The right training fuel helps you feel your best, doesn't cause an upset stomach and promotes steady energy. While that sounds imple enough, it can actually take months or even years for some athletes to dial in to their favorite fuel for before, duringand after any training, event or race.
Once you get a hang of it, you think you're set. Until you have a destination event.
Traveling can throw a challenging wrench into even your best-laid plans. You usually have at least one day of car or airplane travel and restaurant or convenience store food before your event. And then, there's the night-before meal, and the morning of.
While it is a challenge, it's not impossible to stick to your plan and go into your race feeling well-fueled and ready. Having an eatingplan can reduce anxiety and allow for a calm, relaxing evening and morning before your race.
Here are some tips to help you dial in traveling training fuel.
1. Don't let your travel day turn into an all-you-can-eat grazing buffet in your car. For some reason, road trips often turn into snack-a-thons. Instead, eat as you normally do. Stick to your regular meals and snacks, with breaks of not eating in between; hormone and blood sugar cycles do well with eating and not eating, rather than constant grazing.
2. Snacks: Generally, it's hard to find good-quality snacks on the road or in airports, so try packing your own.
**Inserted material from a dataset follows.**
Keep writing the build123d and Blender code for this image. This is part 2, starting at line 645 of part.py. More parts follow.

In the car, a small cooler can allow you to snack on yogurt, cheese and fruit. Nuts, whole-food bars and carrot or celery sticks are also easily packable.
3. Hydrate well, as traveling often tends to dehydrate athletes. It may be the often hectic schedule that makes you so busy you simply do not drink and fuel properly. It may also be changing climates, the dry airplane air or the airline fluid restrictions.
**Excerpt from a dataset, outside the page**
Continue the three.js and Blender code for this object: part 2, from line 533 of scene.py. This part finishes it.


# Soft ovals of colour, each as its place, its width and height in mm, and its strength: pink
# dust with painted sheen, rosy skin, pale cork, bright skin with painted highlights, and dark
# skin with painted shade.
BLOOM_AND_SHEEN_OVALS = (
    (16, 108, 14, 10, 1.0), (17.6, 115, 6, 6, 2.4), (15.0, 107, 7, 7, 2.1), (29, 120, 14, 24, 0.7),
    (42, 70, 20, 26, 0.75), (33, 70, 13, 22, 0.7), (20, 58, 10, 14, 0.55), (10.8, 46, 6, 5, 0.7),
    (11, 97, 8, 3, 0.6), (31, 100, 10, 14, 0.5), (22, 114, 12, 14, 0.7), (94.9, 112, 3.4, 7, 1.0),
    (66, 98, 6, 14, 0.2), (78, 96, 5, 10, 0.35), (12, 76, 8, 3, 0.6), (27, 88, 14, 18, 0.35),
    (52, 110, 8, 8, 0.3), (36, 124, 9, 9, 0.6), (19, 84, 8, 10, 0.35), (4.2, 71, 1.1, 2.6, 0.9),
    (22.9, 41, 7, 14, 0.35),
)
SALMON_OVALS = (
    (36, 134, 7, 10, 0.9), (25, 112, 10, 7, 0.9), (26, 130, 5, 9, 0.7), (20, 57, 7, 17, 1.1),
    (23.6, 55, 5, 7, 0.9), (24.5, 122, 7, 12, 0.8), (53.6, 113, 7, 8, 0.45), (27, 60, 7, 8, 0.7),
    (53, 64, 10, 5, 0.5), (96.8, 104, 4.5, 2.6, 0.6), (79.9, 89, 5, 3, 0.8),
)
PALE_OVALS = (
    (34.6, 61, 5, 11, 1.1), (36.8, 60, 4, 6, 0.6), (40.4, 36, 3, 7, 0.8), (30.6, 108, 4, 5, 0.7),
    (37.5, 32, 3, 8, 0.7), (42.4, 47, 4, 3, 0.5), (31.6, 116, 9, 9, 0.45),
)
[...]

It's likely a combination of all of these. Whatever the culprit, make it a point to carry fluids with you as much as possible and hydrate well. It also helps to add electrolytes to your fluids the day before, so take along easy-to-carry electrolyte tablets and throw those in 1 to 2 servings of fluids.
Dinner Before the Event:
4. If possible, scope out dinner options ahead of time and find something suitable in advance. If you don't, and you're tired from travel, late getting into town or don't know your way around, you may have to settle for fast food or something that won't agree with you on race day.
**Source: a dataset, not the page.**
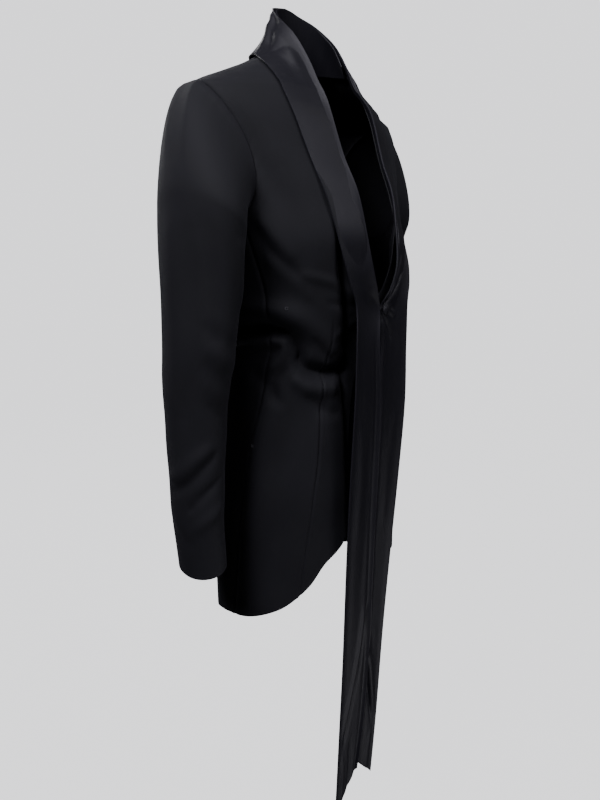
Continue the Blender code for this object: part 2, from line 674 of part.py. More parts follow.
def sleeve_grid(side, turn):
    """Grid of one sleeve piece between two seams, armhole to cuff."""
    columns = len(turn)
    start, leave = sleeve_start(turn, side, WOOL_WALL)
    top, cuff = (sleeve_sections(side)[row][0] for row in (0, -1))
    entry = sleeve_ring(turn, np.full(columns, top), side)
    below = sleeve_ring(turn, np.full(columns, top - SLEEVE_ENTRY_STEP), side)
    down = below - entry
    down /= np.linalg.norm(down, axis=-1, keepdims=True)
    span = np.linalg.norm(entry - start, axis=-1, keepdims=True)
    reach = np.maximum(span * SLEEVE_HEAD_REACH, SLEEVE_LEAST_REACH)
    rows = []
    for part in SLEEVE_HEAD_PARTS:
        square, cube = part ** 2, part ** 3
        rows.append(
            start * (2 * cube - 3 * square + 1)
            + leave * reach * (cube - 2 * square + part)
            + entry * (3 * square - 2 * cube)
            + down * span * SLEEVE_HEAD_DROP * (cube - square)
        )
    for height in np.linspace(top, cuff, SLEEVE_ROWS):
        rows.append(sleeve_ring(turn, np.full(columns, height), side))
    return np.stack(rows)


def body_gauge(point):
    """How far outside the body section a point lies, as a part of its size."""
    height = point[..., 2]
    half_width = read_table(BODY_SECTIONS, 1, height)
    behind = point[..., 1] > read_table(BODY_SECTIONS, 5, height)
    depth = np.where(behind, read_table(BODY_SECTIONS, 3, height), read_table(BODY_SECTIONS, 2, height))
    squareness = read_table(BODY_SECTIONS, 4, height)
    across = np.abs(point[..., 0]) / half_width
    ahead = np.abs(point[..., 1] - read_table(BODY_SECTIONS, 5, height)) / depth
    return (across ** squareness + ahead ** squareness) ** (1 / squareness) - 1


def pushed_out(point, clearance):
    """Points moved straight off the body where they come closer than a clearance."""
    for _ in range(PUSH_ROUNDS):
        here = body_gauge(point)
        slope = np.stack(
            [(body_gauge(point + move) - here) / STEP for move in np.eye(3) * STEP], axis=-1
        )
        steep = np.linalg.norm(slope, axis=-1)
        short = np.maximum(clearance - here / steep, 0.0)
        point = point + slope * (short / steep)[..., None]
    return point


def band_grid(side):
    """Grid of the collar and its scarf band, from centre back to the slanted end."""
    rows = COLLAR_SECTIONS + (RIGHT_BAND if side == RIGHT else LEFT_BAND)
    section = through(rows, np.linspace(0, len(rows) - 1, BAND_ROWS) * JUST_UNDER_ONE)
    roll, free, bow = section[:, None, 0:3], section[:, None, 3:6], section[:, 6:7]
    ruler = np.array(BAND_RULER)[None, :]
    point = roll + (free - roll) * ruler[..., None]
    along = np.gradient(point[:, point.shape[1] // 2, :], axis=0)[:, None, :]
    normal = np.cross(free - roll, along)
    normal /= np.linalg.norm(normal, axis=-1, keepdims=True)
    bulge = bow * np.sin(np.pi * ruler) - ROLL_DEPTH * np.exp(-ruler / ROLL_BREADTH)
    point = point + normal * bulge[..., None]
    lies = (point[..., 2] > CLOSURE_HEIGHT) & (ruler > ROLL_PART)
    clear = pushed_out(point, WOOL_WALL + BAND_CLEARANCE)
    point = np.where(lies[..., None], clear, point)
    point[0, :, 0] = HALF_GAP
    point[..., 0] *= side
    return point


def stand_grid():
    """Grid of the collar stand round the back of the neck."""
    last = len(STAND_SECTIONS) - 1
    at = np.linspace(-last, last, STAND_COLUMNS)
    flip = np.array([1.0, -1.0, 1.0, 1.0, -1.0, 1.0, 1.0])
    rows = np.concatenate([np.array(STAND_SECTIONS[:0:-1]) * flip, np.array(STAND_SECTIONS)])
    section = through(rows, (at + last) * JUST_UNDER_ONE)
    low, high = section[:, 1:4], section[:, 4:7]
    return np.stack([spread_between(low, high, part) for part in np.linspace(0, 1, STAND_ROWS)])


def add_button(collection):
    """The covered closure button: a low disc with rounded rims, seen edge on."""
    mesh = bpy.data.meshes.new("closure_button")
    work = bmesh.new()
    bmesh.ops.create_cone(
        work,
        cap_ends=True,
        segments=BUTTON_SEGMENTS,
        radius1=BUTTON_RADIUS,
        radius2=BUTTON_RADIUS,
        depth=BUTTON_THICKNESS,
    )
    work.to_mesh(mesh)
    work.free()
    thing = bpy.data.objects.new("closure_button", mesh)
    thing.location = BUTTON_PLACE
    thing.rotation_euler = (math.radians(90.0), 0.0, math.radians(BUTTON_TURN))
    collection.objects.link(thing)
    bevel = thing.modifiers.new("rim", "BEVEL")
    bevel.width = BUTTON_BEVEL
    bevel.segments = 2
    bevel.limit_method = "ANGLE"
    mesh.materials.append(make_material("closure_button", *BUTTON))
    return thing


def start_scene():
    """Remove what the scene holds and give it one collection for the blazer."""
    for thing in list(bpy.data.objects):
        bpy.data.objects.remove(thing, do_unlink=True)
    collection = bpy.data.collections.new(COLLECTION_NAME)
    bpy.context.scene.collection.children.link(collection)
    return collection


def on_body(grid, side, sink=0.0):
    """Points in space for a grid of angles and heights, sunk where the fronts lap."""
    angle, height = grid[..., 0], grid[..., 1]
    near = np.exp(-(angle / LAP_ANGLE) ** 2) * np.exp(-((height - CLOSURE_HEIGHT) / LAP_HEIGHT) ** 2)
    return body_point(angle, height, side, -sink * near)


def main():
    """Build every piece of the blazer."""
    collection = start_scene()
    for side, word in ((RIGHT, "right"), (LEFT, "left")):
        sink = LAP_SINK if side == LEFT else 0.0
        front = on_body(front_grid(side), side, sink)
        add_grid(collection, word + "_front", front, WOOL_WALL, WOOL, side == LEFT)
        add_grid(collection, word + "_side", on_body(side_grid(side), side), WOOL_WALL, WOOL, side == RIGHT)
        add_grid(collection, word + "_back", on_body(back_grid(side), side), WOOL_WALL, WOOL, side == RIGHT)
        top_turns, under_turns = armhole_turns()
        top_sleeve = sleeve_grid(side, top_turns)
        add_grid(collection, word + "_top_sleeve", top_sleeve, WOOL_WALL, WOOL, side == RIGHT)
        under_sleeve = sleeve_grid(side, under_turns)
        add_grid(collection, word + "_under_sleeve", under_sleeve, WOOL_WALL, WOOL, side == RIGHT)
        add_grid(collection, word + "_scarf_collar", band_grid(side), SATIN_WALL, SATIN, side == LEFT)
    add_grid(collection, "collar_stand", stand_grid(), STAND_WALL, SATIN, False)
    add_button(collection)
    bpy.context.view_layer.update()


main()
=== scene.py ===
"""Dressed model of a worn tuxedo blazer with a satin shawl collar that ends in two scarf bands.

Metres, +Z up.  The front faces -Y and the side named right is at -X.  The body cloth
follows one form given by an angle round the body and a height; every panel is a fine
grid on it between its own seams, with its creases worked in.  The rows of the tables are
in millimetres and degrees.
"""
import logging
import math
from dataclasses import dataclass
from enum import Enum

import bpy
import numpy as np
from mathutils import Matrix, Vector


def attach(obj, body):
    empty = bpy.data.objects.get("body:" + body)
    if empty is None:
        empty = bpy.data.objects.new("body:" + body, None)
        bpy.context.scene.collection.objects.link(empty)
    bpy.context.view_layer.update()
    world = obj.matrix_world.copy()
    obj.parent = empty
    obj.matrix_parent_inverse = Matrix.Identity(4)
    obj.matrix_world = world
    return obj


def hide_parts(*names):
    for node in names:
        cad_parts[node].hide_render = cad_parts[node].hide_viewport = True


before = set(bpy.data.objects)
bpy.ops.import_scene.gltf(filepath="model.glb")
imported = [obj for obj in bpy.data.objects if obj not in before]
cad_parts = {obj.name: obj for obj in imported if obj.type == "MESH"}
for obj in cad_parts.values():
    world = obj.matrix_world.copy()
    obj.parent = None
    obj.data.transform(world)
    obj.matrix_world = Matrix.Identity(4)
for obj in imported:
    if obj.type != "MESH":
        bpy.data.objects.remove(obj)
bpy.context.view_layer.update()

LOG = logging.getLogger("blazer")
Array = np.ndarray
Row = tuple[float, ...]
# whether a grid's first column, last column, first row and last row count
Edges = tuple[bool, bool, bool, bool]
PER_METRE = 1000.0
FULL_TURN = 2 * math.pi
JUST_UNDER_ONE = 1 - 1e-9


class Side(Enum):
    """Side of the blazer, as the one who wears it would say, and its sign along X."""

    RIGHT = -1
    LEFT = 1

    @property
    def word(self) -> str:
        """The side's word in piece names."""
        return self.name.lower()

    def pick(self, right: object, left: object) -> object:
        """The one of two values that belongs to this side."""
        return left if self is Side.LEFT else right


def in_metres(*rows: Row, plain: int = -1) -> tuple[Row, ...]:
    """Rows in millimetres as metres, except one column that stays as it is."""
    return tuple(tuple(v if n == plain else v / PER_METRE for n, v in enumerate(row)) for row in rows)


def eased(part: Array) -> Array:
    """A smooth step from 0 to 1 as the part goes from 0 to 1."""
    part = np.clip(part, 0.0, 1.0)
    return part * part * (3 - 2 * part)


def between(low: float, high: float, part: Array) -> Array:
    """Numbers from low to high at the given parts of the way."""
    return low + (high - low) * part


def bell(distance: Array, breadth: float) -> Array:
    """A soft bump of height 1 that falls away over a breadth."""
    return np.exp(-((distance / breadth) ** 2))


def unit(vectors: Array) -> Array:
    """The vectors at length 1."""
    return vectors / np.linalg.norm(vectors, axis=-1, keepdims=True)


def dot(first: Array, second: Array) -> Array:
    """Dot product of vectors, kept as a last axis."""
    return np.sum(first * second, axis=-1, keepdims=True)


def cubic(part: Array, start: Array, leaving: Array, end: Array, arriving: Array) -> Array:
    """A cubic from start to end with the slopes it leaves and arrives with.

    Args:
        part: parts of the way.
        start: values at the start.
        leaving: slopes there.
        end: values at the end.
        arriving: slopes there.
    Returns:
        Values at the parts.
    """
    square, cube = part ** 2, part ** 3
    return (
        start * (2 * cube - 3 * square + 1)
        + leaving * (cube - 2 * square + part)
        + end * (3 * square - 2 * cube)
        + arriving * (cube - square)
    )


def through(rows: Array, at: Array) -> Array:
    """Points on a smooth curve through the rows of an array, read at row numbers.

    Args:
        rows: the points.
        at: row numbers, whole or between.
    Returns:
        One point for each number.
    """
    rows = np.asarray(rows, float)
    index = np.clip(np.floor(at).astype(int), 0, len(rows) - 2)
    before, after = rows[np.maximum(index - 1, 0)], rows[np.minimum(index + 2, len(rows) - 1)]
    here, there = rows[index], rows[index + 1]
    return cubic((np.asarray(at) - index)[:, None], here, (there - before) / 2, there, (after - here) / 2)


def edge_ruler(count: int, extra: Row = (0.003, 0.007, 0.013, 0.022), first_step: float = 1.7) -> Array:
    """Parts from 0 to 1, even in the middle and closer together at both ends.

    Args:
        count: number of even steps.
        extra: parts of the way in from each end that are added.
        first_step: where the even steps start, as a share of the last extra part.
    Returns:
        The parts.
    """
    low = extra[-1] * first_step
    ends = np.array(extra)
    return np.concatenate([[0.0], ends, np.linspace(low, 1 - low, count), 1 - ends[::-1], [1.0]])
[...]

5. Keep dinner simple. You need easy-to-digest foods that you know don't upset your stomach. Lean proteins such as chicken, whole-food carbohydrates such as rice, yams, sourdough breads or whole-grain pastas, and low-fiber vegetables such as green leaves, carrots and tomatoes are all good choices. If you're carbo -loading, you can easily add a banana or two from a convenience store or grocer.